A technique for verifying a property can be inaccurate in one of two directions:

  • Pessimistic: not guaranteed to accept a program even if the program does possess the property being analyzed;
  • Optimistic: may accept some programs that does not possess the property.

Other terminology:

  • Safe: a safe analysis has no optimistic inaccuracy, it acceptes only correct programs.
  • Sound: an analysis of a program $P$ with respect to a formula $F$ is sound if the analysis returns true only when the program actually does satisfy the formula. If satisfication of a formula $F$ is taken as an indication of correctness, then a sound analysis is the same as a safe and conservative analysis.
  • Complete: an analysis of a program $P$ with respect to a formula $F$ is complete if the analysis always returns true when the program actually does satisfy the formula. If satisfaction of a formula $F$ is taken as an indication of correctness, then a complete analysis is one that admits only optimistic inaccuracy. An analysis that is sound but incomplete is a conservative analysis.

A software verfication technique that errs only in the pessimistic direction is called a conservative analysis. A conservative analysis will often produce a very large number of spurious error reports in addition to a few accurate reports.

A third dimension of compromise is possible: substituting a property that is more easily checked, or constraining the class of programs that can be checked.

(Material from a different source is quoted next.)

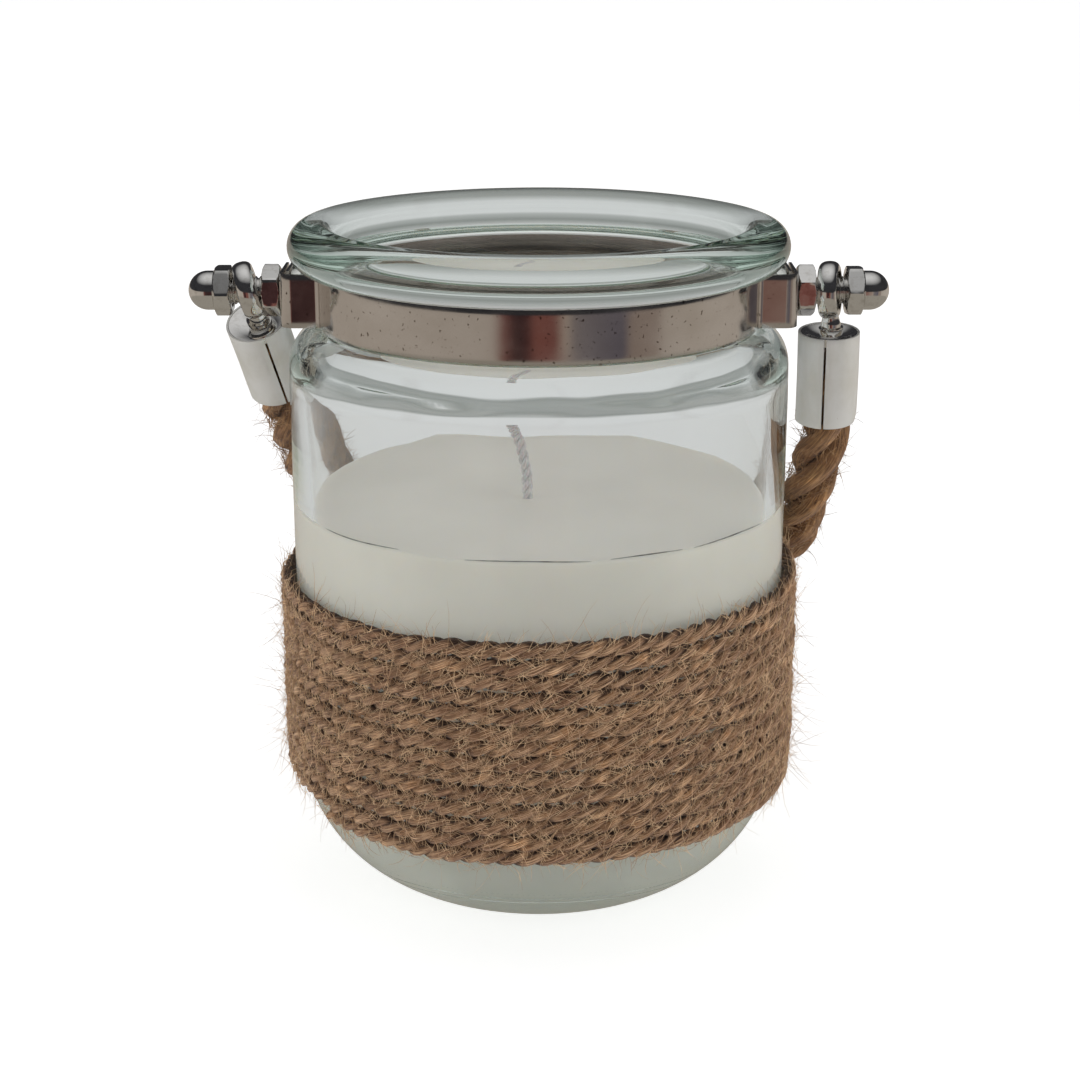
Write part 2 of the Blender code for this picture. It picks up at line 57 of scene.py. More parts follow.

Chapter 3: Basic Principles

Six principles that characterize various approaches and techniques for analysis and testing (A&T): sensitivity, redundancy, restriction, partition, visibility and feedback.

3.1 Sensitivity

Faults may lead to failures, but faulty software may not fail on every execution. The sensitivity principle states that it is better to fail every time than sometimes.

  • C/C++: replace strcpy and strncpy
  • Java: fail-fast property of iterators (modify enumerable while iterating over it)

3.2 Redundancy

Detect faults that could lead to differences between intended behavior and actual behavior, so the most valuable form of redundanct is in the form of an explicit, redundant statement of intent.

Static type checking is a classic application of redundancy principle: the type declaration is a statement of intent that is at least partly redundant with the use of a variable in the source code. The type declaration constrains other parts of the code so a consistenct check can be applied.

  • Introduce additional ways to declare intent and automatically check for consistency.
  • Java: enforces rules about explicitly declaring each exception that can be thrown by a method.

3.3 Restriction

When there are no cheap and effective ways to check a property, one can change the problem by checking a different, more restrictive property or by limiting the check to a smaller, more restrictive class of programs.

Additional restrictions may be inposed in the form of programming standards.

  • C: restricting the use of type casts or pointer artihmetic.
  • Java: enforce variable to be initialized in any control path.

Other forms of restriction can apply to architectural and detailed design.

  • Accesses to a data structure by one process appears to the outside world as if it had occurred atomatically (serializability). A set of such transactions appears as if they were applied in some serial order even if they didn’t.
  • Stateless component interfaces does not remember anything about previous requests and are easier to test.

3.4 Partition

Divide and conquer.

  • At the process level, divide complex activities into sets of simple activities that can be attacked independently.
    • Unit, integration, subsystem and system testing.
  • At the technique level, many static analysis techniques first construct a model of a system and then analyze the model.
    • The analysis is divided into two subtasks: simplify the system and make the desired properties feasible, then prove the property with respect to the simplified model.

3.5 Visibility

Visibility means the ability to measure progress or status against goals.

Visibility is closely related to observability, the ability to extract useful information from a software artifact.

  • Internet protocols: use simple, human-readable textual commands rather than a more compact binary encoding.
    • Small cost in performace;
    • Large payoff in observability.

3.6 Feedback

Feedback applies both to the process itself and to individual techniques.

The six principles described in this chapter are:

  • Sensitivity: better to fail every time than sometimes,
  • Redundancy: making intentions explicit,
  • Restriction: making the problem easier,
  • Partition: divide and conquer,
  • Visibility: making information accessible, and
  • Feedback: applying lessons from experience in process and techniques.

Chapter 4: Test and Analysis Activities Within a Software Process

4.1 The Quality Process

The quality process should be structured for completeness, timeliness and cost-effectiveness.

  • Completeness: appropriate activities are planned to detech each important class of faults.
  • Timeliness: faults are detected at a point of high leverage, which in practice almost always means that they are detected as early as possible.
  • Cost-effectiveness: subject to the constraints of completeness and timeliness, one chooses activities depending on their cost as well as their effectiveness.